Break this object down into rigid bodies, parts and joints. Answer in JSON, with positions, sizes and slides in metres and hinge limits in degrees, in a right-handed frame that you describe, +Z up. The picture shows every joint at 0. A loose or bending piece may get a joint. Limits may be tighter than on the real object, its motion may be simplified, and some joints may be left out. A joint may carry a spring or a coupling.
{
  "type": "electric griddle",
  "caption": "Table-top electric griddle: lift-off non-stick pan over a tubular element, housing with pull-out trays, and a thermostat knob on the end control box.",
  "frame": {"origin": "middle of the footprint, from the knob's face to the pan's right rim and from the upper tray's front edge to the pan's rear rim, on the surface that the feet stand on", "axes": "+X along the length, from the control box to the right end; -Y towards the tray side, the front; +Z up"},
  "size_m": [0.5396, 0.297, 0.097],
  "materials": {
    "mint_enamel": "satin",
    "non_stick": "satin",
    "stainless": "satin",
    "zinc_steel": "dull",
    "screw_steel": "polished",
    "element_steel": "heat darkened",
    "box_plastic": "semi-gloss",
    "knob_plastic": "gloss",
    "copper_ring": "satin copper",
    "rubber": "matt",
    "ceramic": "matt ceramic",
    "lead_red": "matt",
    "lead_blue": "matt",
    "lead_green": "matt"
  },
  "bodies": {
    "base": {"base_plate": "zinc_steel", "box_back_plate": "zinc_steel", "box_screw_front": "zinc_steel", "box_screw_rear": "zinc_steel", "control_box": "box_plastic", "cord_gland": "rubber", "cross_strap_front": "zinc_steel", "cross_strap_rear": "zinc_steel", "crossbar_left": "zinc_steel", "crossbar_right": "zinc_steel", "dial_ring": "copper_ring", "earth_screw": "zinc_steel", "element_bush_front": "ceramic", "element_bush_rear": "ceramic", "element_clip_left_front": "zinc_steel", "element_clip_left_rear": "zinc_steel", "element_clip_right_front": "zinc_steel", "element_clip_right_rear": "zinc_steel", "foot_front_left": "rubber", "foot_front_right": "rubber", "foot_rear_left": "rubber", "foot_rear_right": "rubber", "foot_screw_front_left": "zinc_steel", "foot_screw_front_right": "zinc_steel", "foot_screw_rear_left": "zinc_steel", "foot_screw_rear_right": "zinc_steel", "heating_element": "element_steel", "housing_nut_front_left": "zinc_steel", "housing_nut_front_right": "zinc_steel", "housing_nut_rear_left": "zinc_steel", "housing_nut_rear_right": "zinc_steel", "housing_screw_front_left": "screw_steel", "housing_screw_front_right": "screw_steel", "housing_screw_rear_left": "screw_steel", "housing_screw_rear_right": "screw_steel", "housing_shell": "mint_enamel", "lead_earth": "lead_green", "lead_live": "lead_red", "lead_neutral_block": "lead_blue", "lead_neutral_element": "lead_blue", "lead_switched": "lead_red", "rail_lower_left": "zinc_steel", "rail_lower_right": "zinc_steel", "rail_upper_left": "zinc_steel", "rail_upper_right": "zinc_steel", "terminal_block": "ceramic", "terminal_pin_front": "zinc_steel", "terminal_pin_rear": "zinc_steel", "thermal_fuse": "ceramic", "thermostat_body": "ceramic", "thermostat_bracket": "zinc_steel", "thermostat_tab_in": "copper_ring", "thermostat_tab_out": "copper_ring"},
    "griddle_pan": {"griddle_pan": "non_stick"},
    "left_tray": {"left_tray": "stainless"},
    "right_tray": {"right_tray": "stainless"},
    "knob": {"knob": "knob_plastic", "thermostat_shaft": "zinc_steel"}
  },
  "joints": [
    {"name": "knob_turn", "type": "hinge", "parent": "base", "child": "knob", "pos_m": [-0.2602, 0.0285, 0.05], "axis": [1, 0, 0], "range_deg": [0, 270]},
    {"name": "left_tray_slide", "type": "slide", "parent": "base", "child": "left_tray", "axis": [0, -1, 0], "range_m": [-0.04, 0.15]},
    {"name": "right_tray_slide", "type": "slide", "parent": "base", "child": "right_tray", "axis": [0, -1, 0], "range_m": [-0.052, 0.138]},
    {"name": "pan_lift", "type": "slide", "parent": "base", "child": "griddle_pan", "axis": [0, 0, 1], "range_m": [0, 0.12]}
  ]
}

───

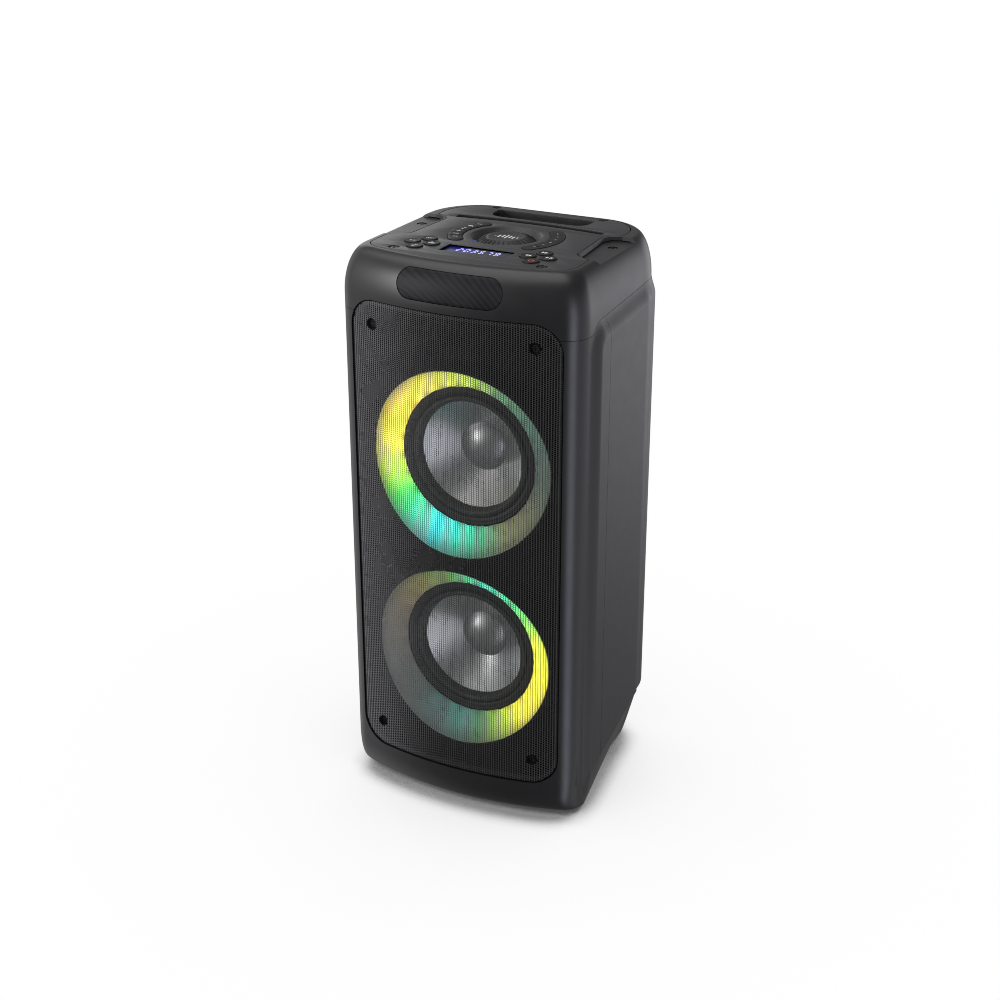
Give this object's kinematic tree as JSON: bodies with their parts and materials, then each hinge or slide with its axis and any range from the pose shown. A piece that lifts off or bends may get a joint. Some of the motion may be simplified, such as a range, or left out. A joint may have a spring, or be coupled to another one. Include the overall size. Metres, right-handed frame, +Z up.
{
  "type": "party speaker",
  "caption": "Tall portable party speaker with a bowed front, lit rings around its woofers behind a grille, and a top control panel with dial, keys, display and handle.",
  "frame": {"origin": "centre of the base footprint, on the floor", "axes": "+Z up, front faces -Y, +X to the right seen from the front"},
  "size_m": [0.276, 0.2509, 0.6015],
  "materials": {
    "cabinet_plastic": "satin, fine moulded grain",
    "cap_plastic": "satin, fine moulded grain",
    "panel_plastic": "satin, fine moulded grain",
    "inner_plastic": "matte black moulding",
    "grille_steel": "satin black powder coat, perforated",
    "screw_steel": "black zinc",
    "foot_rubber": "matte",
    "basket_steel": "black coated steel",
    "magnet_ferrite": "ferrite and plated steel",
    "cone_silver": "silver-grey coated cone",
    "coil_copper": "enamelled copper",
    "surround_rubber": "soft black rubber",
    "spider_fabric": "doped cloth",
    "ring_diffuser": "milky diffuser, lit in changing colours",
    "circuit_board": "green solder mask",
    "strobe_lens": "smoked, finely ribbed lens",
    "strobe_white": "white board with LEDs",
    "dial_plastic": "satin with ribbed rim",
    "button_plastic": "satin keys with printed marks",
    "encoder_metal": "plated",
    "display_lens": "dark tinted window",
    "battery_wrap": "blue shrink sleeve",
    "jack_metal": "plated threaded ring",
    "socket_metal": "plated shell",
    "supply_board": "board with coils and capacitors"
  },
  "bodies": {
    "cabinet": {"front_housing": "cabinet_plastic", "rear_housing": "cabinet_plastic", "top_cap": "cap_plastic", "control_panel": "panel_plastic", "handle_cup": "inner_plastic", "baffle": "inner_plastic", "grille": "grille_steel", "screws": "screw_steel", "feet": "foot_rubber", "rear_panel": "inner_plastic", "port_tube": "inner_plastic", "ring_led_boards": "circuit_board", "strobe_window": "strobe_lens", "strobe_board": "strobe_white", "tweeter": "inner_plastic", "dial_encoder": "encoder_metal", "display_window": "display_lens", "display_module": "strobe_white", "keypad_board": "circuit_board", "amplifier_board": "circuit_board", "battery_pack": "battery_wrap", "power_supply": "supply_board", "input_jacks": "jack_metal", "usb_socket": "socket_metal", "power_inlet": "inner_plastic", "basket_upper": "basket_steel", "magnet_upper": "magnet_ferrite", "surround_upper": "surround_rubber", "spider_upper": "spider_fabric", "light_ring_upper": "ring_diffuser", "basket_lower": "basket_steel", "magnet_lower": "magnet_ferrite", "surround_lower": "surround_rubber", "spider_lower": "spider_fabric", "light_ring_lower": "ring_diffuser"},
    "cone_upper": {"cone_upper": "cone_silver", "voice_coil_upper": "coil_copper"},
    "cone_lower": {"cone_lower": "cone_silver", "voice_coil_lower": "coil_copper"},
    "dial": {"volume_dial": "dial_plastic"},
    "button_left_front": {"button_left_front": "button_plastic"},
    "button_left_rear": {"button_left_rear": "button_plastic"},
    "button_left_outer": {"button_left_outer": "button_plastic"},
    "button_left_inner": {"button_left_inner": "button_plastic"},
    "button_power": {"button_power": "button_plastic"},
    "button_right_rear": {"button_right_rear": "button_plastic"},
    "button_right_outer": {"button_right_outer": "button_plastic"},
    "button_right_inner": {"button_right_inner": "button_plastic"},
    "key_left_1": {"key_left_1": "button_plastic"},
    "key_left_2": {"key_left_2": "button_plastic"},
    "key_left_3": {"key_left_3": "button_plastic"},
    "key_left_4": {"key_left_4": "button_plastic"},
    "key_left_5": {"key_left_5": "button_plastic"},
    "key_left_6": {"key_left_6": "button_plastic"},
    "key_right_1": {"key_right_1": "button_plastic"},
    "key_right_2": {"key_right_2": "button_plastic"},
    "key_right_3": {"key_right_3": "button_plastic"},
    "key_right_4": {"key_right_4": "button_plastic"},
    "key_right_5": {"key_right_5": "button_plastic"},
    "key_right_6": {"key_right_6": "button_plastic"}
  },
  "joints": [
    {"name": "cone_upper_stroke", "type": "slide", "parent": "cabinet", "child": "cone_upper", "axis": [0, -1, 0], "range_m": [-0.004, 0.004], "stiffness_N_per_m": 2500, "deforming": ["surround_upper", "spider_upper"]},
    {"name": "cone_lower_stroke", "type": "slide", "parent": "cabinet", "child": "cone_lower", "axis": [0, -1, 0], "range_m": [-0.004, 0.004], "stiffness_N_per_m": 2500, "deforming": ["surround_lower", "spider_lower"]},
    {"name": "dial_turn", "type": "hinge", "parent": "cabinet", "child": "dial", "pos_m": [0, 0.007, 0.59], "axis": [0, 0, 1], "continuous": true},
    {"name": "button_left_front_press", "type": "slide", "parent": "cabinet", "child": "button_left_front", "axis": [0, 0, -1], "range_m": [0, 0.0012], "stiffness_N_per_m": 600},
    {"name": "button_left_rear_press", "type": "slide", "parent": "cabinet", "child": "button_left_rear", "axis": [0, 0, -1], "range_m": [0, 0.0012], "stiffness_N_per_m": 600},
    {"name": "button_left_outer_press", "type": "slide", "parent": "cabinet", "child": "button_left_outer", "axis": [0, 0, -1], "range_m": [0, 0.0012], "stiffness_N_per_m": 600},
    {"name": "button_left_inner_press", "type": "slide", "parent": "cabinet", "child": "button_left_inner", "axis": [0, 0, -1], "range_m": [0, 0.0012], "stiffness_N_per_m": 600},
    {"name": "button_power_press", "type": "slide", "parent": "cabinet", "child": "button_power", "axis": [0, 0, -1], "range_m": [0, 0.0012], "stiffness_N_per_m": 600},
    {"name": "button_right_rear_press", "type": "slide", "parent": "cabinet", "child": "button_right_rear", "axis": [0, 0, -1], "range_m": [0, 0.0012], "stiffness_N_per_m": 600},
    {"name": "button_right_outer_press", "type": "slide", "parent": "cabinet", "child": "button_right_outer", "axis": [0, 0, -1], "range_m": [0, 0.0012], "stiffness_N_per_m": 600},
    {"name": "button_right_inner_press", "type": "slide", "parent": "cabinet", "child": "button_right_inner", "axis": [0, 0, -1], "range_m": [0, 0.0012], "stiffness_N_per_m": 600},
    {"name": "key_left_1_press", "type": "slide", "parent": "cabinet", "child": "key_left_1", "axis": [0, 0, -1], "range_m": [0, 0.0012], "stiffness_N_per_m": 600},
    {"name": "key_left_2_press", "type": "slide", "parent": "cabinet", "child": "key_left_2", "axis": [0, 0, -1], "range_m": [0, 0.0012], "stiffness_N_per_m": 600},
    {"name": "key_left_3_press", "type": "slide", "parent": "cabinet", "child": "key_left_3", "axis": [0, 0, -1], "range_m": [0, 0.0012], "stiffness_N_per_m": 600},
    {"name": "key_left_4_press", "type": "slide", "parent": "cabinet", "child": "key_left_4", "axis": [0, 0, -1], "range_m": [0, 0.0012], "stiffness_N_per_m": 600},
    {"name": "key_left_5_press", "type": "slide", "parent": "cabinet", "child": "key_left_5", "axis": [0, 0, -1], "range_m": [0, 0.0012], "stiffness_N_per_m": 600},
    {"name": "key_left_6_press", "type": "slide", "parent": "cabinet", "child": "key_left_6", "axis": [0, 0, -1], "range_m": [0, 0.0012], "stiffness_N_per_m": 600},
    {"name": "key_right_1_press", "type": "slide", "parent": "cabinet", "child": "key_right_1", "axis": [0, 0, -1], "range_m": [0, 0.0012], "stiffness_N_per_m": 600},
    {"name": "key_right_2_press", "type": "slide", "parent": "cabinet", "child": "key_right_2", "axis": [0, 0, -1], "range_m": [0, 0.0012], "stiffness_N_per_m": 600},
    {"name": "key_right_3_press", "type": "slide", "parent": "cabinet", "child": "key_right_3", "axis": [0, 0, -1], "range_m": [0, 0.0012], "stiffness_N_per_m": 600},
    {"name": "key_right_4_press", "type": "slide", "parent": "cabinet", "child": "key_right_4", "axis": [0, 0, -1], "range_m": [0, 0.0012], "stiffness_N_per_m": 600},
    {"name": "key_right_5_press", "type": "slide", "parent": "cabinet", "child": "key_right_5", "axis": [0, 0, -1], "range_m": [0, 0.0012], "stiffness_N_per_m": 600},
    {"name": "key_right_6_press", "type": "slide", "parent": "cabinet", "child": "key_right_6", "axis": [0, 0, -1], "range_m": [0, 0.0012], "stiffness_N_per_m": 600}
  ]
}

───

◆ **OBJECTIVE**: Tally the lines of the records holding the word "bodies", then give only the resulting number.

◆ **TASK OUTPUT**: 4